|I received a copy of Bitsy Bear free of charge in exchange for this promotional post. My opinion is my own, your experience may vary.|
Bitsy Bear is a story about a little monkey who is stolen from her parents and forced to work in a circus, she is then rescued by her parents and the police. The general idea of the story is that children should stay near their parents to stay safe. I am still torn between the ideas of keeping my kids safe and possibly scaring them with the thought of some stranger taking them away. Does it happen? Yes, but after some research, I discovered that kidnapping doesn't occur quite as often as we might think. In fact, a majority of missing children are found within a few hours, and were not abducted, the caregiver just didn't know where they were.
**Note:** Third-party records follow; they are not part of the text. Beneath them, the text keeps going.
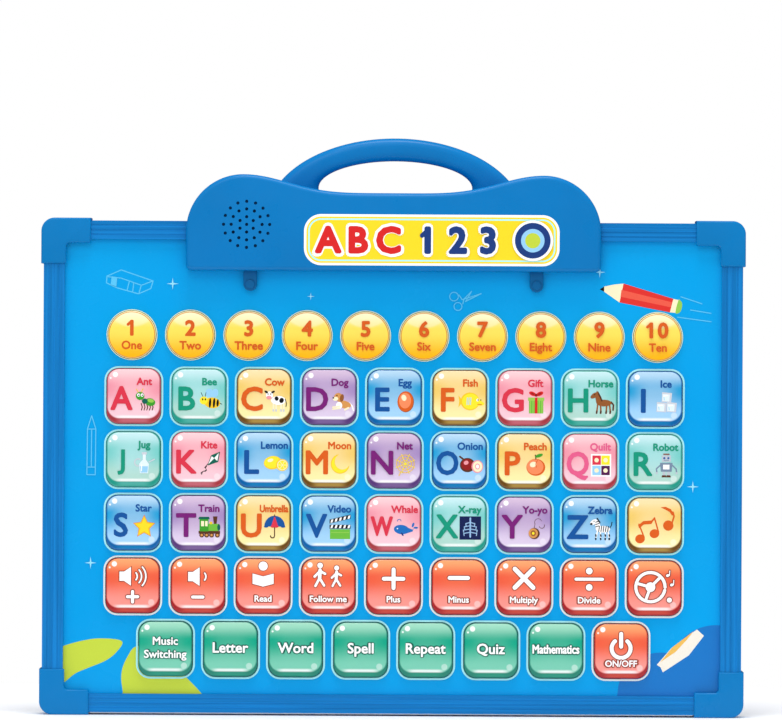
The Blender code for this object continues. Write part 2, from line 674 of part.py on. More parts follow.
def main():
    """Builds every piece."""
    clear_scene()
    make_rails()
    make_corner_cap("corner_cap_top_left", -1, True)
    make_corner_cap("corner_cap_top_right", 1, True)
    make_corner_cap("corner_cap_bottom_left", -1, False)
    make_corner_cap("corner_cap_bottom_right", 1, False)
    make_board()
    for name, x, z, colour in key_places():
        make_square_key(name, x, z, colour)
    make_number_strip()
    make_front_shell()
    make_rear_shell()
    make_battery_door()
    make_speaker()


main()
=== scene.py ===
import json
import math

import bmesh
import bpy
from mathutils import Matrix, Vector


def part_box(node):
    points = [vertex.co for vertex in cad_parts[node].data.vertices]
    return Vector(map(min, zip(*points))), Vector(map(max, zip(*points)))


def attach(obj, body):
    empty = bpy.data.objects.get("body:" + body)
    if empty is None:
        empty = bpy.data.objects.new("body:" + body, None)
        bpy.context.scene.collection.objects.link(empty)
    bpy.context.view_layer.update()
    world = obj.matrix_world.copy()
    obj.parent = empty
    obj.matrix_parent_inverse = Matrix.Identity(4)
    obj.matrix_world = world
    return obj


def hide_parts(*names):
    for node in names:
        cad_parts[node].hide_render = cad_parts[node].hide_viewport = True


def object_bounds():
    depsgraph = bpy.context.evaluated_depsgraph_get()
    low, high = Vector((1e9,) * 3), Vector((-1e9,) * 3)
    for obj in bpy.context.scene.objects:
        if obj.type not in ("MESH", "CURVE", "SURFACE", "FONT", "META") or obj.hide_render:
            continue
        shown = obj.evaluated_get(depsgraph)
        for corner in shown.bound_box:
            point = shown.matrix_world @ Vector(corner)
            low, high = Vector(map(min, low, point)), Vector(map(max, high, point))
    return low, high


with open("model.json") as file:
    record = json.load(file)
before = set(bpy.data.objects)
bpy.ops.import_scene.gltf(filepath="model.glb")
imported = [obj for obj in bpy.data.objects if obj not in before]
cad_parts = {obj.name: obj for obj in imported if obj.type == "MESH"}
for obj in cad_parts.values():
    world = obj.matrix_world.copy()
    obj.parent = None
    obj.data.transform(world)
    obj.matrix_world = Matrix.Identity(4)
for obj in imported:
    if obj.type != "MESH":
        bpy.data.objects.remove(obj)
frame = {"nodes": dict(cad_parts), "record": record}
cad_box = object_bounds()

MM = 0.001
NODES = frame["nodes"]
SLOT_OF = {part["node"]: part["material_slot"] for part in frame["record"]["subparts"]}

# Depths, from the frame: the panel, the keys and the middle of the board.
PANEL_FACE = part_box("key_panel")[0].y
PANEL_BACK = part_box("key_panel")[1].y
KEY_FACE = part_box("key_a")[0].y
FLANGE_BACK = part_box("key_a")[1].y
FLANGE_THICK = 1.0 * MM
FLANGE_EXTRA = 0.8 * MM
BOARD_Y = -3.75 * MM

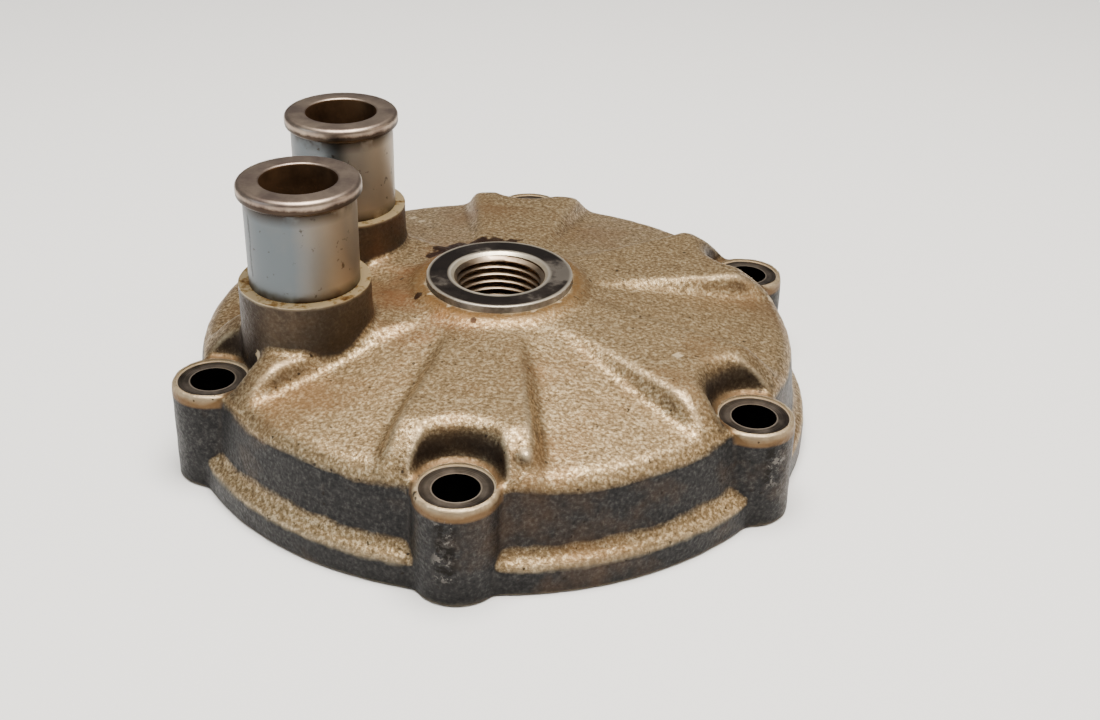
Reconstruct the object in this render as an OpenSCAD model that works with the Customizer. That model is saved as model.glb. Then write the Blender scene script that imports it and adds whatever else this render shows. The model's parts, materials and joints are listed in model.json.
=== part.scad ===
// Two-piece cylinder head for a small liquid-cooled two-stroke engine.
// Origin: plug axis at the joint face. +Z points up through the plug hole.
// The coolant spigots stand on the -X side. All sizes are in millimetres.

/* [Bolts] */
// Number of head bolts, evenly spaced
bolt_count = 6; // [5:1:7]
// Diameter of the circle through the bolt holes
bolt_circle_d = 90; // [84:1:108]
// Diameter of each bolt hole
bolt_hole_d = 6.4; // [5.2:0.1:7.6]
// Diameter of the machined seat under each bolt head
bolt_seat_d = 10.3; // [8.6:0.1:12.4]
// Height of the bolt seats above the joint face
bolt_seat_h = 14.7; // [12.2:0.1:15.4]
// Metal left round each bolt seat
bolt_boss_rim = 0.7; // [0.5:0.1:1.2]
// Depth that each bolt seat is cut into the rough casting
bolt_seat_cut = 0.3; // [0.2:0.1:0.6]

/* [Cover] */
// Metal left between the bolt circle and the rim of the flange
flange_rim = 3.4; // [2.6:0.1:4.2]
// Thickness of the flange at its rim
flange_h = 4; // [3.2:0.1:5]
// Height at which the side wall turns into the dome
shoulder_h = 14; // [12:0.1:15]
// Step from the rim of the flange in to the side wall
wall_step = 2; // [1.4:0.1:2.6]
// Thickness of the dome
dome_wall = 4; // [3.2:0.1:4.6]
// Radius of the coolant jacket where it meets the joint face
jacket_mouth_r = 36.8; // [34:0.1:37.2]
// Drop from the top of the dome to the hoods round the bolt seats
hood_drop = 1.3; // [1:0.1:2]

/* [Plug hole] */
// Height of the spark plug seat above the joint face
plug_seat_h = 23.5; // [22:0.1:28.2]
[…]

Most of the children that are abducted in the United States are taken by a family member. Only a small percentage of missing children are abducted by someone they don't know. So while a message about staying close to your parent is great, I wonder if it might be best to shift the attention from kidnapping to staying safe, open communication (most children are abused by abducted they know) and knowledge. Children should know their name, phone number, address and their parents' name(s) in case you get separated.
Our neighborhood is filled with children that have free reign of the cul-de-sac. We have children as young as three outside, playing without parent supervision. Rosa is outside almost every day playing with her friends. However when we go out, I like to keep an eye on her. Mostly, I think, just so she doesn't get lost, or to make sure she is behaving, although behavior is rarely a problem.
The book is alright. It's not one of those books that will be read over and over in our home (our girls pick the books we read every night) like "Where the Wild Things Are" or anything by Mercer Mayer. The use of monkeys softens the scariness of Bitsy being kidnapped by a stranger.
I think the story might be good for those who have children who are continuously exploring beyond their parents vision while out in public. It might be a good story to read and talk about all the things that might happen, but most of all how being separated might be scary. It would be a good jumping point for conversation about safety, what to do if you get separated, and other things that might happen. One of our favorite books that covers this topic well is Just Lost by Mercer Mayer.